▸ **Required task**
For the data below, work out how many lines include the string "bends" and report only the number.

▸ **Listed records**
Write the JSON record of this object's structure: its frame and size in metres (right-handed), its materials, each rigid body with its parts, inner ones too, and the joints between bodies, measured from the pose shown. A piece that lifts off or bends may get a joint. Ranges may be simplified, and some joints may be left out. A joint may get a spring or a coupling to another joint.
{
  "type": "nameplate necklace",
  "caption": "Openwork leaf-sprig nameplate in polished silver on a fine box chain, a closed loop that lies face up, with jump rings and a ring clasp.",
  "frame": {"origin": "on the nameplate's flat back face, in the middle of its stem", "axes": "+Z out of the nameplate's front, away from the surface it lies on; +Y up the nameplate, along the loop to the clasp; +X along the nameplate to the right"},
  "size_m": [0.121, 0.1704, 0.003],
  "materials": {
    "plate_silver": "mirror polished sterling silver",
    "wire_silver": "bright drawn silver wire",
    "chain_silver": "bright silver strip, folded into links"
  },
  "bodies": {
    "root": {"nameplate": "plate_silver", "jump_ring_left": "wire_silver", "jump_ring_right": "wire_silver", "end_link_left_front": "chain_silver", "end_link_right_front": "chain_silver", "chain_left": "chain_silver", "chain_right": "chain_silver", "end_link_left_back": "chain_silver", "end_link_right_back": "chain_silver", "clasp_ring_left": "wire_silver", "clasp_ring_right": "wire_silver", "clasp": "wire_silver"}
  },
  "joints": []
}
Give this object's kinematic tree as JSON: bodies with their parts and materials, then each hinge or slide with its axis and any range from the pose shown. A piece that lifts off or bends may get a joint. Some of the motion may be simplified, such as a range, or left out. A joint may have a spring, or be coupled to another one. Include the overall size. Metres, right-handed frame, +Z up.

▸ **Exercise result**
2